-- ENTRIES SUPPLIED start --
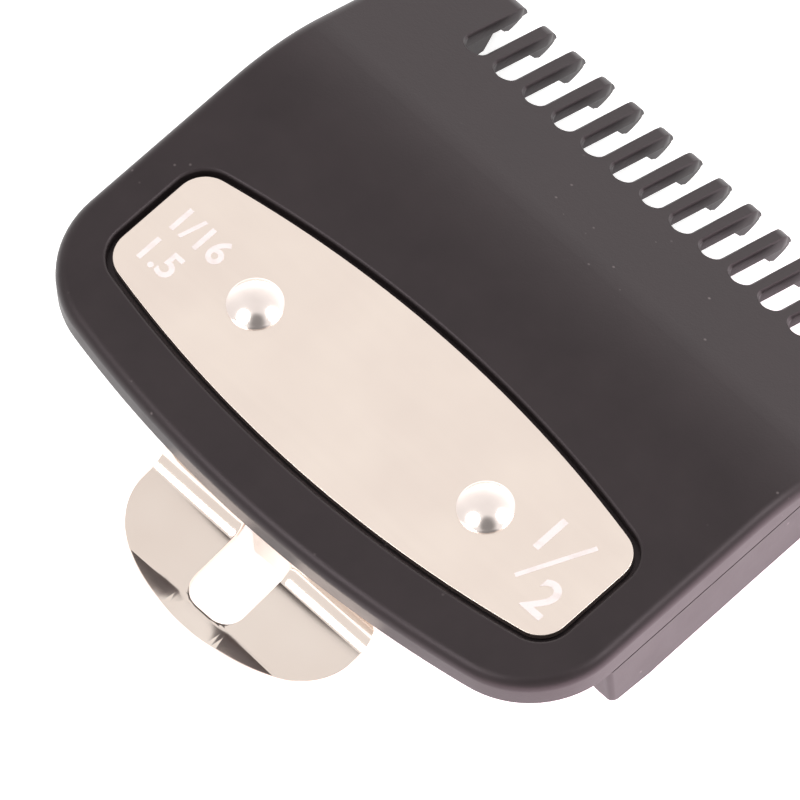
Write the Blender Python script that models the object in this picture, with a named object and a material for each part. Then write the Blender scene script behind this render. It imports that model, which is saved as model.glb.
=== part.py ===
# Clipper guard comb: a moulded comb body, a metal face plate, a spring clip and two rivets.
# +X runs across the teeth, +Y towards the tooth tips and +Z out of the marked outer face.
# Sizes are in millimetres and are made metres where a vertex is placed.
# The design datum is the middle of the rivet row on the outer face; the origin of the
# finished object is the middle of its box, at its lowest level.

import math

import bmesh
import bpy
from mathutils import Matrix, Vector

MM = 0.001

# Fits
SEAT_GAP = 0.3          # between faces that rest on each other
HOLE_GAP = 0.35         # round a rivet shank, on the radius
PLATE_GAP = 0.45        # round the face plate in its pocket
BITE = 0.3              # how far joined solids run into each other

# Comb body: plan
BODY_WIDTH = 50.0
TIP_Y = 31.8            # tooth tips, ahead of the rivet row
REAR_Y = -11.33         # middle of the rear edge
REAR_ARC_RADIUS = 98.0
REAR_CORNER_RADIUS = 7.5
FRONT_CORNER_RADIUS = 1.2
EDGE_ROUND = 0.9        # round of the outer face's rim

# Comb body: side view
BODY_THICKNESS = 2.44
FRONT_THICKNESS = 1.15  # of the sloping front, measured upright
BEND_Y = 15.53          # where the flat and the slope would meet
SLOPE_DEGREES = 25.77
BEND_TANGENT = 4.3      # length of the round on each side of BEND_Y

# Teeth, with lengths taken back from the tips
TOOTH_PITCH = 2.832
SLOT_COUNT = 13
TOOTH_LENGTH = 6.21     # to the root of a slot
SLOT_WIDTH_TOP = 2.16
SLOT_DRAFT = 0.222      # half width lost for each millimetre of depth
FIN_WIDTH = 0.9
FIN_LENGTH = 2.7        # where the fin leaves the tooth
FIN_HEEL = 2.0          # its lower rear corner
FIN_DROP = 1.8          # below the tip's outer face
FIN_HEEL_RISE = 0.35    # of the heel above the fin's lowest point
FIN_SETBACK = 0.05      # of the nose behind the tip

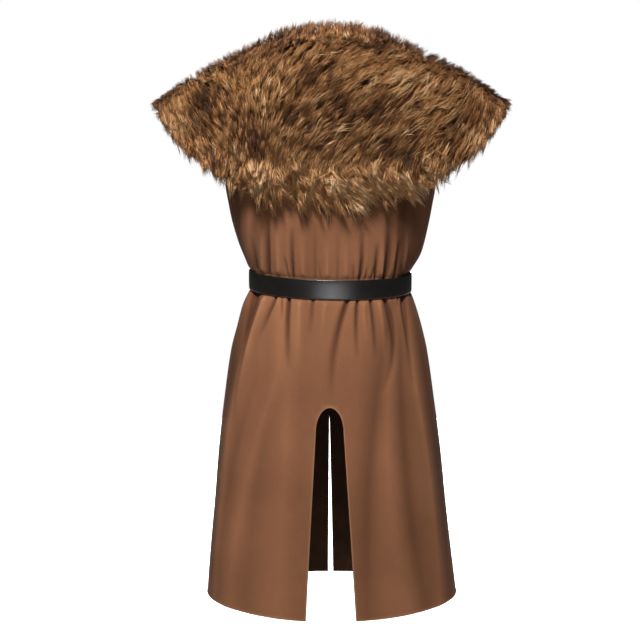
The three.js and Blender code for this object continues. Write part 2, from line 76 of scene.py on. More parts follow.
def make_floor():
    """A flat sheet of paper; the wearer's feet would stand on it."""
    floor_height, half_width, front, back = -1.46, 2.8, -2.6, 3.2
    bm = bmesh.new()
    bmesh.ops.create_grid(bm, x_segments=2, y_segments=2, size=0.5)
    for vert in bm.verts:
        vert.co.x *= 2 * half_width
        vert.co.y, vert.co.z = front + (back - front) * (vert.co.y + 0.5), floor_height
    floor = object_from(bm, "floor")
    paper = bpy.data.materials.new("floor_paper")
    paper.use_nodes = True
    shader = paper.node_tree.nodes["Principled BSDF"]
    socket_values(shader, Base_Color=(0.8, 0.8, 0.8, 1), Roughness=0.9, Emission_Strength=0.7)
    # The paper is evenly pale on every side, out past the lamps' reach, and lights nothing itself.
    seen = paper.node_tree.nodes.new("ShaderNodeLightPath")
    paper.node_tree.links.new(seen.outputs["Is Camera Ray"], shader.inputs["Emission Color"])
    floor.data.materials.append(paper)


def light_world():
    """A faint light from all round, which the camera sees as plain white."""
    world = bpy.data.worlds.new("studio")
    world.use_nodes = True
    nodes, links = world.node_tree.nodes, world.node_tree.links
    soft_light, white = nodes["Background"], nodes.new("ShaderNodeBackground")
    socket_values(soft_light, Color=(1, 1, 1, 1), Strength=0.06)
    socket_values(white, Color=(1, 1, 1, 1))
    either, path = nodes.new("ShaderNodeMixShader"), nodes.new("ShaderNodeLightPath")
    sources = (path.outputs["Is Camera Ray"], soft_light.outputs[0], white.outputs[0])
    for source, socket in zip(sources, either.inputs):
        links.new(source, socket)
    links.new(either.outputs[0], nodes["World Output"].inputs["Surface"])
    bpy.context.scene.world = world


make_floor()
light_world()
bpy.context.scene.view_settings.view_transform = "Standard"
bpy.context.scene.view_settings.look = "None"
area_light("key", (-0.36, -1.95, 2.15), (-0.08, 0, -0.16), 0.8, 56, (1, 0.985, 0.96), spread=76)
area_light("fill", (0.02, -2.9, -1.05), (0, 0, -0.42), 2.8, 2.2, (0.98, 0.99, 1), spread=40, height=0.9)
area_light("top", (0.1, -0.9, 1.6), (0, 0, -0.1), 1.2, 4)
area_light("front", (0.1, 2.6, 0.5), (0, 0, -0.5), 1.0, 9, spread=60)
area_light("backdrop", (0, 2.6, 2.6), (0, 2.7, -1.4), 1.4, 120, spread=82)

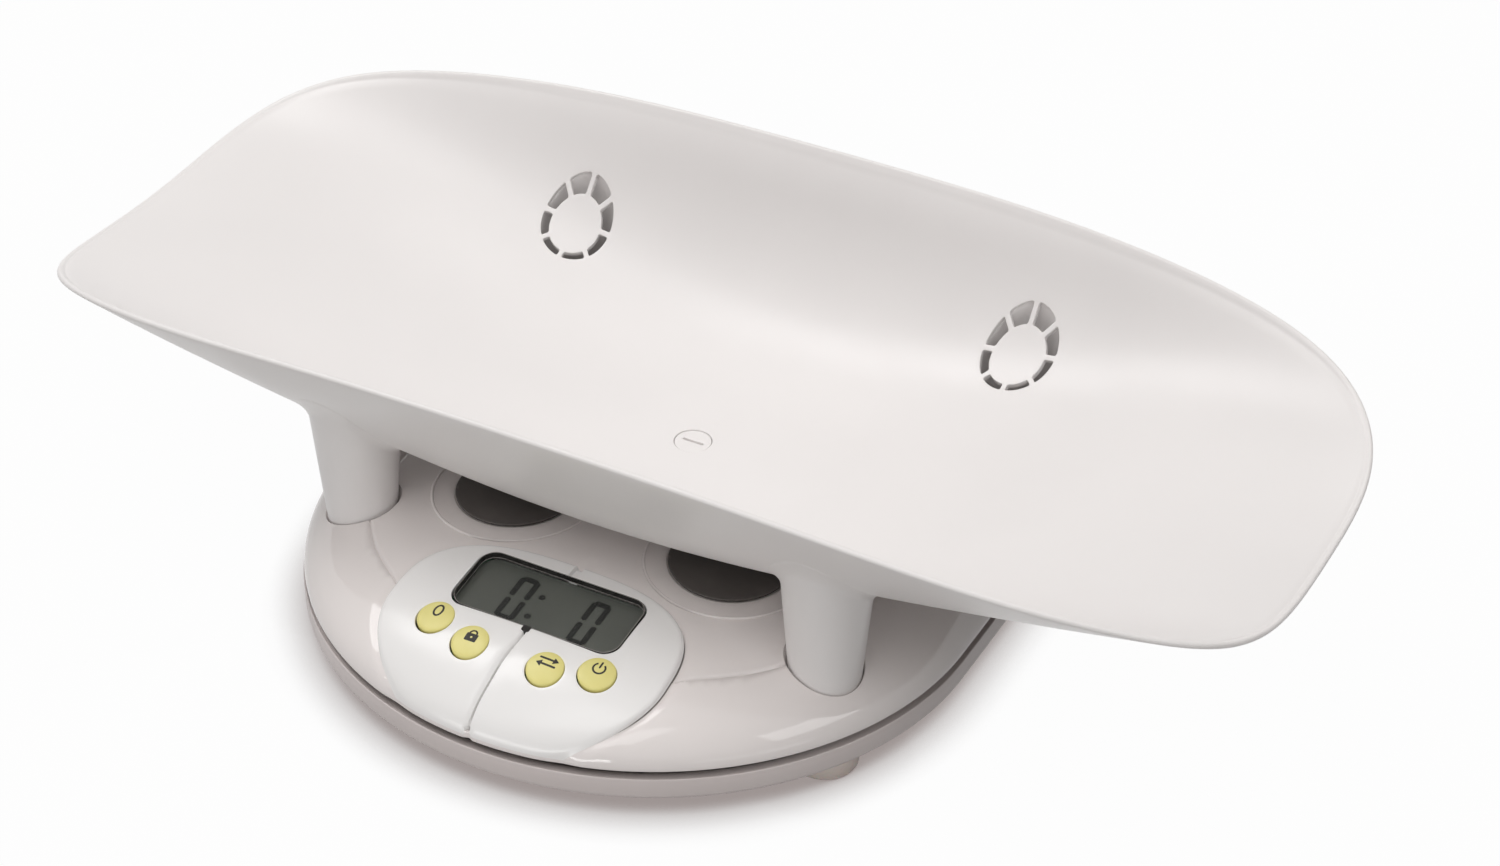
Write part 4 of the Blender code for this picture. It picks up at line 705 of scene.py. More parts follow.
-- ENTRIES SUPPLIED end --
### WHAT IS EXPECTED
Look through the entries above and report the number of lines that contain "code". Write only the number.

### OUTPUT OF THE TASK
2